## [WHAT YOU ARE ASKED TO DO]
From the listing below, copy only the lines running from the line that contains "extrude(amount=step_tread_height)" to the line that contains "# platforms hang", both included.

## [COLLECTED DATA]
----------------------------------------
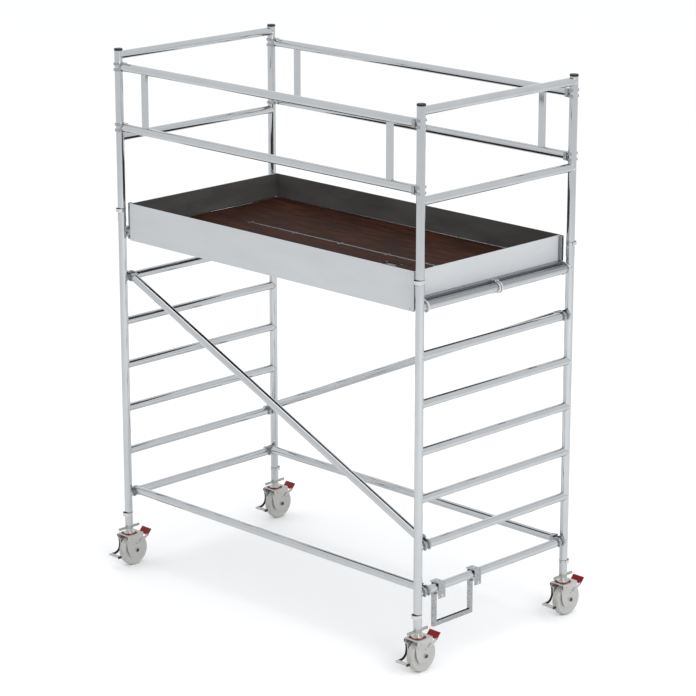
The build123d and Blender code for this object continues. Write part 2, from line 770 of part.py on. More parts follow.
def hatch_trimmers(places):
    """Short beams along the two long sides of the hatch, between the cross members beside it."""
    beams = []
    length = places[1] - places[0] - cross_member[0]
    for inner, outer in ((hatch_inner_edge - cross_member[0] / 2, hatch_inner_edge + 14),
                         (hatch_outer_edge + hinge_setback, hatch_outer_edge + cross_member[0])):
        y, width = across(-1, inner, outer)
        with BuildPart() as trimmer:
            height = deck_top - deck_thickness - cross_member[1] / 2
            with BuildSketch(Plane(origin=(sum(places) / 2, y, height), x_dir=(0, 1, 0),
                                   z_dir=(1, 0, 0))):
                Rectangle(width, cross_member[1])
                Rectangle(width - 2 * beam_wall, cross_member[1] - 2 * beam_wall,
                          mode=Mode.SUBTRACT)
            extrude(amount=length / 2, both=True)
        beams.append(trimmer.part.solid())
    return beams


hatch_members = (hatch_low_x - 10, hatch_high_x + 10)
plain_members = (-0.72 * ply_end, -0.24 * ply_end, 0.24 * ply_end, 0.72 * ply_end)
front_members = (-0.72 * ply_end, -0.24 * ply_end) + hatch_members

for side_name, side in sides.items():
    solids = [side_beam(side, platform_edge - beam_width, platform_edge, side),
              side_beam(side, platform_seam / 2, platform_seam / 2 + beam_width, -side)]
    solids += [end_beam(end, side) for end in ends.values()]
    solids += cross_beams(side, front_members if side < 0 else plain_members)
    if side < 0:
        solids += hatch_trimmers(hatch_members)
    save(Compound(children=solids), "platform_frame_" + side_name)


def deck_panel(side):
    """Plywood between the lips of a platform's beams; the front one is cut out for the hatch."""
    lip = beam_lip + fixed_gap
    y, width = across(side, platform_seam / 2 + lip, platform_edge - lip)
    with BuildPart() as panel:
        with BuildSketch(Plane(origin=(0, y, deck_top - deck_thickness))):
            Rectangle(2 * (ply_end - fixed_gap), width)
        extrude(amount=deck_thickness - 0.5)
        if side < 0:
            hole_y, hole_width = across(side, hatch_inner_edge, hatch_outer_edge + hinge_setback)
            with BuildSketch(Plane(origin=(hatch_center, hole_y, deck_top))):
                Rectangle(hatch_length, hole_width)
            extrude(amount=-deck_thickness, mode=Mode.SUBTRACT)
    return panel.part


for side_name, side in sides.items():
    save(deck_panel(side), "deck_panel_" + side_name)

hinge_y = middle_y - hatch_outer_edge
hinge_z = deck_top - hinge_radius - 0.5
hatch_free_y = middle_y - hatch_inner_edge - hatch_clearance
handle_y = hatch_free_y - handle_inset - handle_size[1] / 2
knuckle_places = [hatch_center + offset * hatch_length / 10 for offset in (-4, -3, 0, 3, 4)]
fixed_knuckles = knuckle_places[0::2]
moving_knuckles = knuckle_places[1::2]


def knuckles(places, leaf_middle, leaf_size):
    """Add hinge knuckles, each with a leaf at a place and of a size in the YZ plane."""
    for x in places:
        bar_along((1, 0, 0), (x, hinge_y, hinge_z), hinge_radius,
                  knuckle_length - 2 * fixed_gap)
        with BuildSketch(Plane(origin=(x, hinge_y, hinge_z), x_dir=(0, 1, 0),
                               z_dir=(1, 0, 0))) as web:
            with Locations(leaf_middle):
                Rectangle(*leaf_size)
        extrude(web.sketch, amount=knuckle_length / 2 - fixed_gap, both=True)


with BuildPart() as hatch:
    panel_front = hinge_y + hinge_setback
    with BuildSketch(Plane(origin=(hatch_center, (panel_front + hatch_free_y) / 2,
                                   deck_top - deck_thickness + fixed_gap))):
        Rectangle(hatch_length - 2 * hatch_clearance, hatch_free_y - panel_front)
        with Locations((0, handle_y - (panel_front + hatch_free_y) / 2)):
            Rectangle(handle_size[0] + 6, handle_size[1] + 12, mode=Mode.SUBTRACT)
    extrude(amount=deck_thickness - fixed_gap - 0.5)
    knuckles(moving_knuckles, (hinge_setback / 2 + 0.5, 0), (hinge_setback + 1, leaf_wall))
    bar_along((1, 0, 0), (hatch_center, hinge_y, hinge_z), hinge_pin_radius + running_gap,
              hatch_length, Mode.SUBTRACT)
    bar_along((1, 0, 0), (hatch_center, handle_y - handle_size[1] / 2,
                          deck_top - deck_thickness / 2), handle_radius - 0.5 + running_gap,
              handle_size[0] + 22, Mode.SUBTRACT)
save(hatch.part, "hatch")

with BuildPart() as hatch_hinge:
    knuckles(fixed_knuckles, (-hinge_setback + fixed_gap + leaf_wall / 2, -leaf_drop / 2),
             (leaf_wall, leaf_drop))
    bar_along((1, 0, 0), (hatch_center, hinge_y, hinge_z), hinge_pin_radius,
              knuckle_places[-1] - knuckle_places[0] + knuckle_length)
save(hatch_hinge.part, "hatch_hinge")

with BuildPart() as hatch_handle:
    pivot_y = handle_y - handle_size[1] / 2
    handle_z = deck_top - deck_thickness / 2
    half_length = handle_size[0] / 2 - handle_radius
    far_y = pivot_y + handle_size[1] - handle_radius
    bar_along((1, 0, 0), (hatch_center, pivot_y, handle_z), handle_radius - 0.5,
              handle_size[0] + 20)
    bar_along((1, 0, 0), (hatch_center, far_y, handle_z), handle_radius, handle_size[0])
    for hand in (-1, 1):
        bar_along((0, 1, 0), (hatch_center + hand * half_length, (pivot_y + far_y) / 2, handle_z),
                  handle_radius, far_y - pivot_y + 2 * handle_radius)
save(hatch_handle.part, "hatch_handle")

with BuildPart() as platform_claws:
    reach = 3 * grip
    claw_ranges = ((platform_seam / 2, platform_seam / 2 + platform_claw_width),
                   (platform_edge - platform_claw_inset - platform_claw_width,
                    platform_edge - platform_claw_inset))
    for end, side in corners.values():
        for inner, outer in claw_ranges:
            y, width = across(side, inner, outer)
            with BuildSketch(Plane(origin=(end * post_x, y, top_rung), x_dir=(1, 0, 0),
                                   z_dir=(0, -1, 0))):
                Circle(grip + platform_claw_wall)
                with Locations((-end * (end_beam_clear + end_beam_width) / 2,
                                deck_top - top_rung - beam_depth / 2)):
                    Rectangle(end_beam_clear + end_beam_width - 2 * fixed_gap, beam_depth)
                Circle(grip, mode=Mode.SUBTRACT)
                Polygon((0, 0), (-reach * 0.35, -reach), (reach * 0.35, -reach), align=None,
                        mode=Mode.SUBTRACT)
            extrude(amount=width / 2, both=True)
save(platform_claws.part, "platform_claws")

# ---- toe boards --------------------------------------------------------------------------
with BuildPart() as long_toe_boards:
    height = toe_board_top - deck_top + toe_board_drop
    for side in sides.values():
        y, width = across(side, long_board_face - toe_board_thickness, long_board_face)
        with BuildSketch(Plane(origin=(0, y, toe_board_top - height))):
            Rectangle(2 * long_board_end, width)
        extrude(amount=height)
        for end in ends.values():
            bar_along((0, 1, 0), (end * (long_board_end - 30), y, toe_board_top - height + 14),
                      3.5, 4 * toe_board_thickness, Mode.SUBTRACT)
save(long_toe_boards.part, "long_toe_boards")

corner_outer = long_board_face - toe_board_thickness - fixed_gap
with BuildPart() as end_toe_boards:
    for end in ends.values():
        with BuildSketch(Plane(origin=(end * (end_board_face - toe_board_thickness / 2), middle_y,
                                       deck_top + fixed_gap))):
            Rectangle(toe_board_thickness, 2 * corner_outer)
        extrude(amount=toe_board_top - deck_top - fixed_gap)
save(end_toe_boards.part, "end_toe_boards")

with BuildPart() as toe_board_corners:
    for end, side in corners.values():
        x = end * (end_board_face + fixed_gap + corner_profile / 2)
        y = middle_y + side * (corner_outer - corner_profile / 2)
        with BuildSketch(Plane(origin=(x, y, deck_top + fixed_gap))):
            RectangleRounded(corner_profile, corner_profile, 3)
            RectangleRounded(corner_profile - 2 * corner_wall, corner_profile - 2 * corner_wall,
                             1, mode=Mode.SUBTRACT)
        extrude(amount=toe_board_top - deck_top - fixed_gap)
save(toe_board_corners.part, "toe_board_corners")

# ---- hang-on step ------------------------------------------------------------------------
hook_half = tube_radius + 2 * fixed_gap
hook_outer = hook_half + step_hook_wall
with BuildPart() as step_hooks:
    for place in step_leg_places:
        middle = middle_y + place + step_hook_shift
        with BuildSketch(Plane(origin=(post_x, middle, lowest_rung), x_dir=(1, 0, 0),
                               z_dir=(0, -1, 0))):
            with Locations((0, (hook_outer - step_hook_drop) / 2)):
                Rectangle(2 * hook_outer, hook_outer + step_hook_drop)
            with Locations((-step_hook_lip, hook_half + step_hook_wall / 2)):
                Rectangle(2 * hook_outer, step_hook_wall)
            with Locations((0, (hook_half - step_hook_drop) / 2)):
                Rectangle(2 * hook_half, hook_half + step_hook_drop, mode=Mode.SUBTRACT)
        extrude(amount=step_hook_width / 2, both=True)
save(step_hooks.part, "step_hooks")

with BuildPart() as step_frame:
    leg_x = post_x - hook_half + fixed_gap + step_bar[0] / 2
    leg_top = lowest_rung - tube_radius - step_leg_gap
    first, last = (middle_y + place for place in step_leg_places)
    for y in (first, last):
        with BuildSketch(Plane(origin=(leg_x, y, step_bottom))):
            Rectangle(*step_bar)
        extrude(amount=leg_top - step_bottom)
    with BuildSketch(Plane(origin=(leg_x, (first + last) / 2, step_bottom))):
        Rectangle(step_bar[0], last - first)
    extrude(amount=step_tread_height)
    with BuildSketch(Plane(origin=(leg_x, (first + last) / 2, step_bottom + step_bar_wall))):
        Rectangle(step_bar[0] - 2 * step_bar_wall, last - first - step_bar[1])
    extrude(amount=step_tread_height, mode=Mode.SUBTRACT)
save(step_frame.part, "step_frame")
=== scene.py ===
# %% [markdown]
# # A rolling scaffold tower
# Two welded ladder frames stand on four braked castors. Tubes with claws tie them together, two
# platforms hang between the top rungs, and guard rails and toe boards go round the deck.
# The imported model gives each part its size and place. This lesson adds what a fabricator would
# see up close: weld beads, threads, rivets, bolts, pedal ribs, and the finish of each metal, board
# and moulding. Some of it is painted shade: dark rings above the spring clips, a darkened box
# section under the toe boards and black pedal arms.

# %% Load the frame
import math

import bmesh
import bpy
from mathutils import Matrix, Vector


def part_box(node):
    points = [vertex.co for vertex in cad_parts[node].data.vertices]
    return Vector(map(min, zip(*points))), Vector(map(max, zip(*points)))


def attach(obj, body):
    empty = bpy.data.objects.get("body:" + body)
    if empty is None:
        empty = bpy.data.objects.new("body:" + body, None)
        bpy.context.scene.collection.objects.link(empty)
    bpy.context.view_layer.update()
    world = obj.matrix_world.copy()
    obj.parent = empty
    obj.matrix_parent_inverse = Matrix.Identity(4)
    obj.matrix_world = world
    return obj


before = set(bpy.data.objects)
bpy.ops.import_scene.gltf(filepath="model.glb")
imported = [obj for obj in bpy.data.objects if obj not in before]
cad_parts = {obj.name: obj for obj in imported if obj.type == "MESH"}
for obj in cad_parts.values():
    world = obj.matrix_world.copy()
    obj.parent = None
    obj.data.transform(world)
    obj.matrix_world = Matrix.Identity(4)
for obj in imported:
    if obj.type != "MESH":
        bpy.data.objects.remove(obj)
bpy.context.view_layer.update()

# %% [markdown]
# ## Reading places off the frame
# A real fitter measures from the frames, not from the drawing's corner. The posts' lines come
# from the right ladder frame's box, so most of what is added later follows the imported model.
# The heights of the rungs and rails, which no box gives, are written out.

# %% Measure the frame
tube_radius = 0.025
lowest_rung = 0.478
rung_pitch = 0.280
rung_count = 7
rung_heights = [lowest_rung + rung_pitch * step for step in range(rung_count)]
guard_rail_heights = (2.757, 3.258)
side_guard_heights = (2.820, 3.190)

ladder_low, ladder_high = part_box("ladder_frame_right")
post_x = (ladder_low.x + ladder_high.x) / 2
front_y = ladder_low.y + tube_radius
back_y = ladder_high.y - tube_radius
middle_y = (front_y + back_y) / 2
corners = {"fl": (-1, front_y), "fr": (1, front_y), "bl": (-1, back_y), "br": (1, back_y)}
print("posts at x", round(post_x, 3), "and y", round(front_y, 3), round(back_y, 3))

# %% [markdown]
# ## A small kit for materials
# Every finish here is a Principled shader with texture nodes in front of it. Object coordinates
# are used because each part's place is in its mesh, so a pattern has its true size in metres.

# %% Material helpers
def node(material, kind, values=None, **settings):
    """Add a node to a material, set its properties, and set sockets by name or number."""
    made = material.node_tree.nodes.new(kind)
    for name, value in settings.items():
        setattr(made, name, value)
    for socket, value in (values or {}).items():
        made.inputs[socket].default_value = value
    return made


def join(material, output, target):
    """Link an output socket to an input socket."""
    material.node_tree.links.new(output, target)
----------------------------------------
## [ANSWER TO THIS TASK]
    extrude(amount=step_tread_height)
    with BuildSketch(Plane(origin=(leg_x, (first + last) / 2, step_bottom + step_bar_wall))):
        Rectangle(step_bar[0] - 2 * step_bar_wall, last - first - step_bar[1])
    extrude(amount=step_tread_height, mode=Mode.SUBTRACT)
save(step_frame.part, "step_frame")
=== scene.py ===
# %% [markdown]
# # A rolling scaffold tower
# Two welded ladder frames stand on four braked castors. Tubes with claws tie them together, two
# platforms hang between the top rungs, and guard rails and toe boards go round the deck.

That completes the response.